Her Excellency highlighted the historical relationship of the UAE with conservation and the importance of future engagement with species conservation. “In the face of the extinction crisis it is easy to feel helpless, but as a nation the UAE has taken many actions including the establishment of the, Environment Agency Abu Dhabi, the International Fund for the Conservation of Houbara and the Arabian and Scimitar Oryx breeding and release programmes. It is from this same wellspring of care that the creation of the Mohamed bin Zayed Species Conservation Fund was born,” said H.E. Mrs. Al Mubarak.
The engine that provides the MBZ Fund with the resources required to support species conservation is a financial tool known as an “endowment” that is invested in stocks, bonds, currencies, hedge funds and microfinancing schemes. This endowment generates about $1.5m per year – 100 % of which goes directly to support species conservation projects.
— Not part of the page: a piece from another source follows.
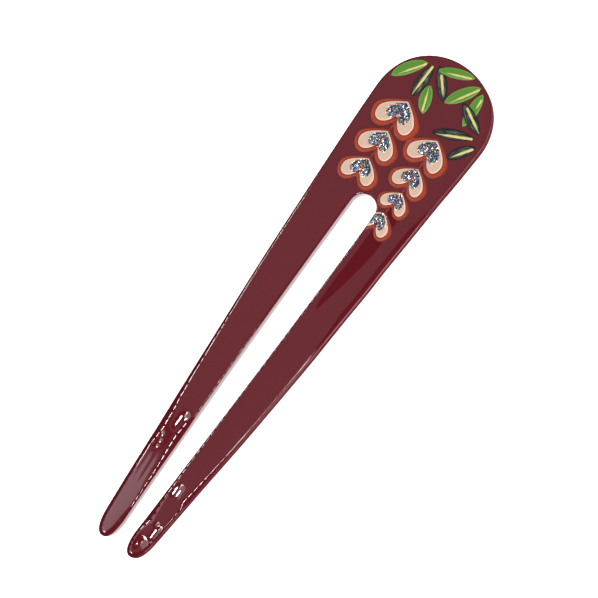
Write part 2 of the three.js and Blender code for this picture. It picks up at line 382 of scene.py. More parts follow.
# Past this y the face falls away by this slope, after a bend this long.
THIN_FROM, THIN_SLOPE, THIN_BEND = -36, 0.007, 3
STREAK_DEPTH = 0.004  # of the buffing streaks on the left tip
DIP_DEPTH = 0.12  # of the face on the right, from the middle to the hearts
HEAD_MIDDLE = 50  # y that the head's outline strays away from
SHOULDER_ANGLE, SHOULDER_SPREAD = 0.85, 0.42  # where it strays most, in radians above +X


def sawn_off_line(flat):
    """How far the hand-sawn outline strays outwards from the drawn one."""
    x, y = flat.T
    # The left side is fuller from the middle up and at the tip. The right prong is a little
    # fuller, and the side under the head a little leaner.
    left = 0.24 * smooth((y + 20) / 30) * smooth((58 - y) / 16) + 0.1 * smooth((-40 - y) / 15)
    right = 0.2 * smooth((y + 48) / 20) * smooth((6 - y) / 16) + 0.05
    right = right - 0.16 * smooth((y - 12) / 8) * smooth((46 - y) / 8)
    sideways = smooth((np.abs(x) - 3) / 5) * np.where(x < 0, -left, right)
    # The head's corners were sawn short, so they stand out, most on the right.
    from_middle = np.stack([x, y - HEAD_MIDDLE], 1)
    distance = np.maximum(1, np.linalg.norm(from_middle, axis=1))
    turned = np.arctan2(y - HEAD_MIDDLE, np.abs(x)) - SHOULDER_ANGLE
    shoulder = np.exp(-((turned / SHOULDER_SPREAD) ** 2))
    outwards = shoulder * smooth((y - HEAD_MIDDLE) / 6) * smooth((distance - 10) / 5)
    outwards = outwards * np.where(x < 0, 0.2, 0.36)
    moved = from_middle / distance[:, None] * outwards[:, None]
    moved[:, 0] += sideways
    return moved


def hand_finish(x, y):
    """How far the face lies below flat: thinned tips, a dip beside the slot, and grooves."""
    past = np.maximum(0, THIN_FROM - y)
    thinned = THIN_SLOPE * (np.sqrt(past**2 + THIN_BEND**2) - THIN_BEND)
    in_streaks = STREAK_DEPTH * (smooth((-40 - y) / 3) * smooth((y + 55) / 8))
    thinned = thinned + np.where(x < 0, in_streaks * np.sin(4.2 * x + 0.35 * y), 0)
    reach = np.clip(1.2 + 0.2 * (y - 5), 1.2, 4.2)
    dip = DIP_DEPTH * smooth((x - 4.6) / reach) * smooth((y - 1) / 12) * smooth((38 - y) / 12)
    total = thinned + dip
    for centre, start, end, across, depth, sink, fade in GROOVES:
        along = smooth((start - y) / sink) * smooth((y - end) / fade)
        total = total + depth * along * np.exp(-0.5 * ((x - centre) / across) ** 2)
    for centre_x, centre_y, across, along, depth in DENTS:
        off_centre = ((x - centre_x) / across) ** 2 + ((y - centre_y) / along) ** 2
        total = total + depth * np.exp(-0.5 * off_centre)
    return total


# --- Outlines of the decoration -----------------------------------------------------------

# Proportions of a heart of size 1, in millimetres: its reach to the left and right of its axis,
# and its height. Then, as shares of those: how far down it is widest, how far out a lobe is
# lowest, and how far down the notch is. drop is from the border's tip to this coat's tip.
BORDER = dict(left=6.3, right=6.05, height=9.1, widest=0.58, foot=0.55, notch=0.74, drop=0)
PETAL = dict(left=5.08, right=4.62, height=7.1, widest=0.67, foot=0.66, notch=0.56, drop=0.72)
GLITTER = dict(left=2.9, right=2.75, height=4.8, widest=0.66, foot=0.6, notch=0.8, drop=1.12)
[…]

In the 10 years that the MBZ Fund has been operating, the endowment has increased in value from $27m to $30, while also providing more than $17m to projects worldwide. “While the grants are funded by the endowment, the operational expenses of the MBZ Fund are provided for by an annual grant from the government of Abu Dhabi. Not a single dirham of the endowment goes to fund operations,” said Mrs. Al Mubarak, “this is philanthropy Abu Dhabi style.”
When asked how the public can help the MBZ Fund to prevent the global loss of biodiversity and stop the extinction crisis, H.E. Mrs. Razan Khalifa Al Mubarak suggested a number of opportunities including the simple act of going into nature, teaching children to respect and appreciate nature, participating in environmental clean-up days, and also suggested working with the MBZ Fund to increase the size of its endowment which will enable it to support even more species conservationists into the long-term future.